> **Directions for this task**
Begin at the line that contains "root_height = fruit_surface(math.pi", stop after the line that contains "if empty is", and reproduce only that span, unaltered.

> **Raw data**

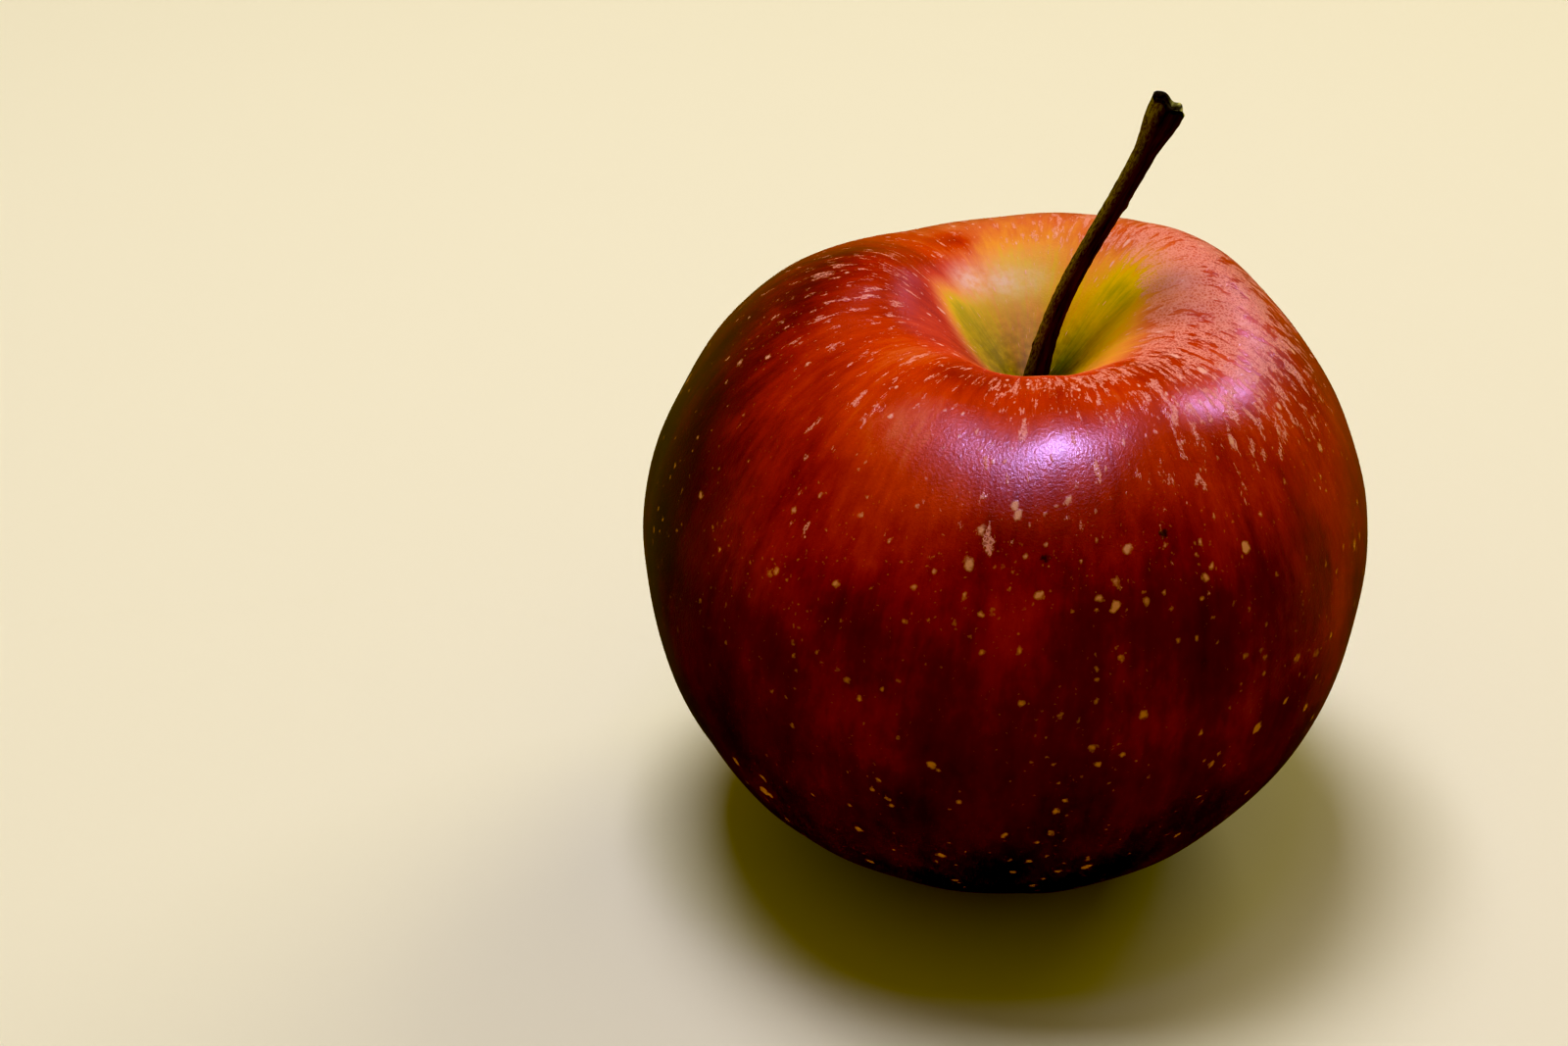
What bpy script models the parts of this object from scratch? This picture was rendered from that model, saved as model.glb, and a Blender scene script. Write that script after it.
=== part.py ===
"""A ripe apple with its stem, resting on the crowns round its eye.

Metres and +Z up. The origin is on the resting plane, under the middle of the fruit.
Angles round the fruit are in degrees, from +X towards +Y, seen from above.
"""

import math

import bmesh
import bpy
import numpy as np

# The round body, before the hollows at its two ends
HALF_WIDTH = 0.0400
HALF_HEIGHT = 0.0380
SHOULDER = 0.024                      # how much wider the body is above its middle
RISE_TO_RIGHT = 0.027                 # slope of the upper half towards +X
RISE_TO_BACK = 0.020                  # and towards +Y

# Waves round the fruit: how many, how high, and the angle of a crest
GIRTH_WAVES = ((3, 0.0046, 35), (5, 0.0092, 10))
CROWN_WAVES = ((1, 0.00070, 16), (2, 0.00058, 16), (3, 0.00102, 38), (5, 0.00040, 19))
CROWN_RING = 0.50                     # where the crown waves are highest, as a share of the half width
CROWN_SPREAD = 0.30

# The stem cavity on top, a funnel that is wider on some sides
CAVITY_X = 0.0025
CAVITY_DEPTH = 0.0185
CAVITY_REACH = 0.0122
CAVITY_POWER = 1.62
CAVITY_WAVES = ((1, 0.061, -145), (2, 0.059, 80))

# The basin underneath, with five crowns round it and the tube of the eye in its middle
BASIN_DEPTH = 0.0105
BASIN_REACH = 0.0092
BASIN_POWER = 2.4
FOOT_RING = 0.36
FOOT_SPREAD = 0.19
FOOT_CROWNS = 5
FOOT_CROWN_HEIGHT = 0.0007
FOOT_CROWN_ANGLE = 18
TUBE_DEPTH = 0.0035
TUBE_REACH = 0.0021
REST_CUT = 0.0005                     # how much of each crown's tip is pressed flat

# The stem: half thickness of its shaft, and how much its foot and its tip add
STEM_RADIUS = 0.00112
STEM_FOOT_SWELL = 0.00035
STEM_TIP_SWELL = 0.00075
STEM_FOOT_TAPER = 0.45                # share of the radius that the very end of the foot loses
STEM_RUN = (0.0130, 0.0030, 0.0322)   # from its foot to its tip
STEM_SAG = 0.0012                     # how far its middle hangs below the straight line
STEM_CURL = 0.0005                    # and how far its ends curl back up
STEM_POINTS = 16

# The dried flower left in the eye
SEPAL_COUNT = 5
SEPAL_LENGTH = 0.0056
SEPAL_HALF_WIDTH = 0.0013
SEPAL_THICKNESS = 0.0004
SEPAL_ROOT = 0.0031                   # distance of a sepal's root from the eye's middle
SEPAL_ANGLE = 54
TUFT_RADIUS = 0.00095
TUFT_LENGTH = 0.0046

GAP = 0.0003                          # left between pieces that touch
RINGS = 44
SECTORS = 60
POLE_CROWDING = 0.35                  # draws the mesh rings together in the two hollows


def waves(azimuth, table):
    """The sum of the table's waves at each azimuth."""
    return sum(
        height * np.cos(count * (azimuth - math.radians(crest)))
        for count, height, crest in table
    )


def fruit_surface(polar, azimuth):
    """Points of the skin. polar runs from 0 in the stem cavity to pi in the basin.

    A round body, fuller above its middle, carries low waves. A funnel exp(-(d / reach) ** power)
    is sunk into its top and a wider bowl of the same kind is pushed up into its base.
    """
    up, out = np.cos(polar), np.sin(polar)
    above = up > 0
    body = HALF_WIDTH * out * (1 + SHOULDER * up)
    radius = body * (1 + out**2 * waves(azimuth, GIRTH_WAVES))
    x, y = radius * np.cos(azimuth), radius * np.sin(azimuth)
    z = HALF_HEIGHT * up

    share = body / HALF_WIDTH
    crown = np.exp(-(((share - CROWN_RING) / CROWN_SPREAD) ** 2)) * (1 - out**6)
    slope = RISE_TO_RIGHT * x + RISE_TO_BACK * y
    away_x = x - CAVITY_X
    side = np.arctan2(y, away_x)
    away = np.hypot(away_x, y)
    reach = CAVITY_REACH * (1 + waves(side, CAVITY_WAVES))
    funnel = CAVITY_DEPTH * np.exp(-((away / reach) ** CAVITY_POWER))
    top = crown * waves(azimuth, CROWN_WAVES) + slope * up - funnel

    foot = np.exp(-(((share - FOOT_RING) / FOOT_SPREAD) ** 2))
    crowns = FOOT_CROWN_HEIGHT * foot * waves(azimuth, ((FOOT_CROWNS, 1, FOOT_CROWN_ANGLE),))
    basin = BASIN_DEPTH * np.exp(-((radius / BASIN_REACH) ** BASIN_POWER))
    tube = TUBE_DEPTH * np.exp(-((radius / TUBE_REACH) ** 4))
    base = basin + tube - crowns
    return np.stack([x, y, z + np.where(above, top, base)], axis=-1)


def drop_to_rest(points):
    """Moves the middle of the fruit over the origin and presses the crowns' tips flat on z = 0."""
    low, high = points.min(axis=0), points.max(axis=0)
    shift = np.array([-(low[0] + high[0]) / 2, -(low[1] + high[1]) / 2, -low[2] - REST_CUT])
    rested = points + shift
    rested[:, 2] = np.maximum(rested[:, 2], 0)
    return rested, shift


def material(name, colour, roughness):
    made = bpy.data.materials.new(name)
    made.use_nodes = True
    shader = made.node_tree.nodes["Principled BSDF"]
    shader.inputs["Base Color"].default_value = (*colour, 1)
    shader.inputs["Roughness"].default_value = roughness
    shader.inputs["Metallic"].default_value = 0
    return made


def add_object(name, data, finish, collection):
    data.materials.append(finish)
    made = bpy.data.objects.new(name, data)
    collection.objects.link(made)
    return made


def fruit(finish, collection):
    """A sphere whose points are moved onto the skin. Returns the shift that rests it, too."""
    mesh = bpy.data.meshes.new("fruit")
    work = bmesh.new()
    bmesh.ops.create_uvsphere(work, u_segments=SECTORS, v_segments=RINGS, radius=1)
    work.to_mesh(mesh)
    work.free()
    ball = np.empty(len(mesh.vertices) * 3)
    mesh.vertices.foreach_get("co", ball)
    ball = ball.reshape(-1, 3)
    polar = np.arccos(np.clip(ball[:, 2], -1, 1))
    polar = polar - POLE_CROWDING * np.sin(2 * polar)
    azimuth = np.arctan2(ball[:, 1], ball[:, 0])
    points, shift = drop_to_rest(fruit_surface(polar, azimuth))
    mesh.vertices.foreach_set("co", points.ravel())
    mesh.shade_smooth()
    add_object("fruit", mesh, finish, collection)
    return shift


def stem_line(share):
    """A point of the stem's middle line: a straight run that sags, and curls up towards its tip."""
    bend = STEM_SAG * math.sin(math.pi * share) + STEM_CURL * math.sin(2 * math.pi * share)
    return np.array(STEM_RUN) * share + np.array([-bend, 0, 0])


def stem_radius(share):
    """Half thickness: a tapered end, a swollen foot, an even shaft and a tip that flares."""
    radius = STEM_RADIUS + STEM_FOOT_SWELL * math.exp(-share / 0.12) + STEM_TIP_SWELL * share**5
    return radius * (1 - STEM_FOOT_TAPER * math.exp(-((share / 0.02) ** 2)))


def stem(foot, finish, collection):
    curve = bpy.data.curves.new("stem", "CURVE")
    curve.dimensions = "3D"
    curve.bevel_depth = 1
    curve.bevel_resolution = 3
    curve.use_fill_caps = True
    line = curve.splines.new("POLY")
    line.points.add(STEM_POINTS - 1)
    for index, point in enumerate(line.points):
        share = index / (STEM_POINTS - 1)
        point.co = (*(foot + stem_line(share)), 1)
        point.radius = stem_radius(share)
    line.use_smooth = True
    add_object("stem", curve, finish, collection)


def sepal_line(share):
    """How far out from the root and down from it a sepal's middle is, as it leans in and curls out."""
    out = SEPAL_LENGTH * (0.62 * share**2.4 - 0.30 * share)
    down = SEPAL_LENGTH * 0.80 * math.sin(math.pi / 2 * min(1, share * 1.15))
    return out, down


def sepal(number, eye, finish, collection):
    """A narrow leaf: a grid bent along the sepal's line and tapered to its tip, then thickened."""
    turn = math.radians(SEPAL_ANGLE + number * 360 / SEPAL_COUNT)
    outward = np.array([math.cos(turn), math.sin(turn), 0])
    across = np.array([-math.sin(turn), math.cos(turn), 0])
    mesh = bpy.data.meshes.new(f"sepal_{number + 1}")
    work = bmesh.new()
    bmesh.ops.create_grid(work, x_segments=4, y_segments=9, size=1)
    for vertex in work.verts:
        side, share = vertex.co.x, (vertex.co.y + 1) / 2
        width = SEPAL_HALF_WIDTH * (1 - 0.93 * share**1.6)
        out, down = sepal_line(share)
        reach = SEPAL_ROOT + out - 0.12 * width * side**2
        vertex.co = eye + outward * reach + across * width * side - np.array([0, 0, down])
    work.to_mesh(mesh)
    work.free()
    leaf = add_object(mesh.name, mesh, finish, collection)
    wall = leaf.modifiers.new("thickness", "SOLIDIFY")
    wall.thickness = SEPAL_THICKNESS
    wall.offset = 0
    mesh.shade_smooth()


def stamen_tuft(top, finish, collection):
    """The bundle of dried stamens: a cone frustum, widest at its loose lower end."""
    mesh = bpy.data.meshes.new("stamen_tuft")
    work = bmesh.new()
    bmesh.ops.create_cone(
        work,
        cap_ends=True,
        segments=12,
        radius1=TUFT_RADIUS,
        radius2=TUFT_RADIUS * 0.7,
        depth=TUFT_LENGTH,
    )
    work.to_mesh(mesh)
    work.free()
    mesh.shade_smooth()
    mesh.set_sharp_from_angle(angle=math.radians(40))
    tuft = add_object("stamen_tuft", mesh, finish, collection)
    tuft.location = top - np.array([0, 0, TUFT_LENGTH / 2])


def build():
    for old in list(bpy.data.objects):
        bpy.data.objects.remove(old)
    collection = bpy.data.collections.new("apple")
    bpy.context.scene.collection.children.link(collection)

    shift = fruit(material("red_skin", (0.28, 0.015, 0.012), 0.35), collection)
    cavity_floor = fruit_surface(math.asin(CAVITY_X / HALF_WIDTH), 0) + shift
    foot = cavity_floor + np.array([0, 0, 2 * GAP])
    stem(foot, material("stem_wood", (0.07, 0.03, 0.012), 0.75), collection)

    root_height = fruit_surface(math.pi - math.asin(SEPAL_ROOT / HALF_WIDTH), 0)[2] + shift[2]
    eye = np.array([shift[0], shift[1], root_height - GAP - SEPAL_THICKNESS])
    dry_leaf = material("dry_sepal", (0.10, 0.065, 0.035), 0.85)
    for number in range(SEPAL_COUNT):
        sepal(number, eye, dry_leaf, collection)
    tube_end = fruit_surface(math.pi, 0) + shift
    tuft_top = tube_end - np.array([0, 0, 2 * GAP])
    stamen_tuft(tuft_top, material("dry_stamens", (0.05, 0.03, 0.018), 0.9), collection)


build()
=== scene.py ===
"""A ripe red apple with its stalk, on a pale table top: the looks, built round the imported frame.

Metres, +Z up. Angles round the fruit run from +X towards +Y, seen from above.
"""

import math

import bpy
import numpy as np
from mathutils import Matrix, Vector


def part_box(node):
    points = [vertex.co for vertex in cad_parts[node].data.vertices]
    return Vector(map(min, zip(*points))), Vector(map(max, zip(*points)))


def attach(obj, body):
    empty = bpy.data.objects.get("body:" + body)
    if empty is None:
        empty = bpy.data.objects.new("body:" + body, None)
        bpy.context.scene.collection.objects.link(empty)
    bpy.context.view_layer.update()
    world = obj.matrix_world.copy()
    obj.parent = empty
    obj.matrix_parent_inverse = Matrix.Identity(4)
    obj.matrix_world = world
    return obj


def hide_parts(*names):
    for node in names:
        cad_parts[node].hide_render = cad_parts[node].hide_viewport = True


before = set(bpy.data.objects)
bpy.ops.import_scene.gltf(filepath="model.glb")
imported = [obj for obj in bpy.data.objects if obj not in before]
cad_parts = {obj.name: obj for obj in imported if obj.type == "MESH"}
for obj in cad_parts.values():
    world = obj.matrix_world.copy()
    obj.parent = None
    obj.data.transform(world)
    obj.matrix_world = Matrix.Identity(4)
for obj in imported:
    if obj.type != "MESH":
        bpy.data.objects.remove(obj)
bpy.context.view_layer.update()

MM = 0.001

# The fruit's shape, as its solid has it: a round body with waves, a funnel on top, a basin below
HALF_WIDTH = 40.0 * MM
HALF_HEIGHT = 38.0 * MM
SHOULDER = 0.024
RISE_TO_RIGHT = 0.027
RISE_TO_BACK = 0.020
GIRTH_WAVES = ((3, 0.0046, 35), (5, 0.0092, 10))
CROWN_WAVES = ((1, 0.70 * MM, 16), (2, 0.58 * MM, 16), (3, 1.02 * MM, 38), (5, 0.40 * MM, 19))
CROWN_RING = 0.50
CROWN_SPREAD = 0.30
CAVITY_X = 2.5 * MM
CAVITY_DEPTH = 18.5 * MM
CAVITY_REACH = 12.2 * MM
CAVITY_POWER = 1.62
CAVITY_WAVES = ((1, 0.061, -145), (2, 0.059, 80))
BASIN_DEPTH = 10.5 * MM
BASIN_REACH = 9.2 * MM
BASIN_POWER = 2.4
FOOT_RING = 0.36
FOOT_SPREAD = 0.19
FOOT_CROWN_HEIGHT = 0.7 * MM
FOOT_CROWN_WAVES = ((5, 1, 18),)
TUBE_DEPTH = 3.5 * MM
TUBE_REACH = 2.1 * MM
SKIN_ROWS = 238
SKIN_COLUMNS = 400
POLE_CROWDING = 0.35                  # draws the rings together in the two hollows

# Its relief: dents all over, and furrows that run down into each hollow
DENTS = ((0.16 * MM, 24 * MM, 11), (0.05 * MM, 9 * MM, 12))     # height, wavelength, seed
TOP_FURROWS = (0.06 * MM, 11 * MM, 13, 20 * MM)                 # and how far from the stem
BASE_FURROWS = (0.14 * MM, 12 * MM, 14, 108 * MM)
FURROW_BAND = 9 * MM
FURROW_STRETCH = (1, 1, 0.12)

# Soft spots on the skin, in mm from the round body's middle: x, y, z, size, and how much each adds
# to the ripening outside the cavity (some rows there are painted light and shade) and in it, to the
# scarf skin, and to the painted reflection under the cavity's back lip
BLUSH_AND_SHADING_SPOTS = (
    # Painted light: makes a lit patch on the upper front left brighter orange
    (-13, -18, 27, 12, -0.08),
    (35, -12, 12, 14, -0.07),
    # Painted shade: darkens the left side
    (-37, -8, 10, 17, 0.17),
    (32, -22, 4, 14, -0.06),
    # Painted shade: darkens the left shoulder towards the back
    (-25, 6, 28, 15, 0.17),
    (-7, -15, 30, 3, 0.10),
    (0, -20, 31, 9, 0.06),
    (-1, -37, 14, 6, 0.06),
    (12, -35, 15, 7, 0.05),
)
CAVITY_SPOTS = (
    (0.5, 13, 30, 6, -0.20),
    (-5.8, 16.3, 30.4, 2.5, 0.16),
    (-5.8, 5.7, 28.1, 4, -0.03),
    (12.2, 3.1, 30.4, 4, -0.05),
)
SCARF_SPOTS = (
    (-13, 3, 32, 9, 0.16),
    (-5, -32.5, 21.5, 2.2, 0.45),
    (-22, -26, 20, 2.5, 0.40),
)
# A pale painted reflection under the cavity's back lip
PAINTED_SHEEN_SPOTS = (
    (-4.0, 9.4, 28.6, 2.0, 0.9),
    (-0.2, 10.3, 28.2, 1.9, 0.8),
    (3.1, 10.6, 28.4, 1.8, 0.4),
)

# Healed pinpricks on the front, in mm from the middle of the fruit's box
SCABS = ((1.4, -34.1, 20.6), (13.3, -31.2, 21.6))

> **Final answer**
    root_height = fruit_surface(math.pi - math.asin(SEPAL_ROOT / HALF_WIDTH), 0)[2] + shift[2]
    eye = np.array([shift[0], shift[1], root_height - GAP - SEPAL_THICKNESS])
    dry_leaf = material("dry_sepal", (0.10, 0.065, 0.035), 0.85)
    for number in range(SEPAL_COUNT):
        sepal(number, eye, dry_leaf, collection)
    tube_end = fruit_surface(math.pi, 0) + shift
    tuft_top = tube_end - np.array([0, 0, 2 * GAP])
    stamen_tuft(tuft_top, material("dry_stamens", (0.05, 0.03, 0.018), 0.9), collection)


build()
=== scene.py ===
"""A ripe red apple with its stalk, on a pale table top: the looks, built round the imported frame.

Metres, +Z up. Angles round the fruit run from +X towards +Y, seen from above.
"""

import math

import bpy
import numpy as np
from mathutils import Matrix, Vector


def part_box(node):
    points = [vertex.co for vertex in cad_parts[node].data.vertices]
    return Vector(map(min, zip(*points))), Vector(map(max, zip(*points)))


def attach(obj, body):
    empty = bpy.data.objects.get("body:" + body)
    if empty is None:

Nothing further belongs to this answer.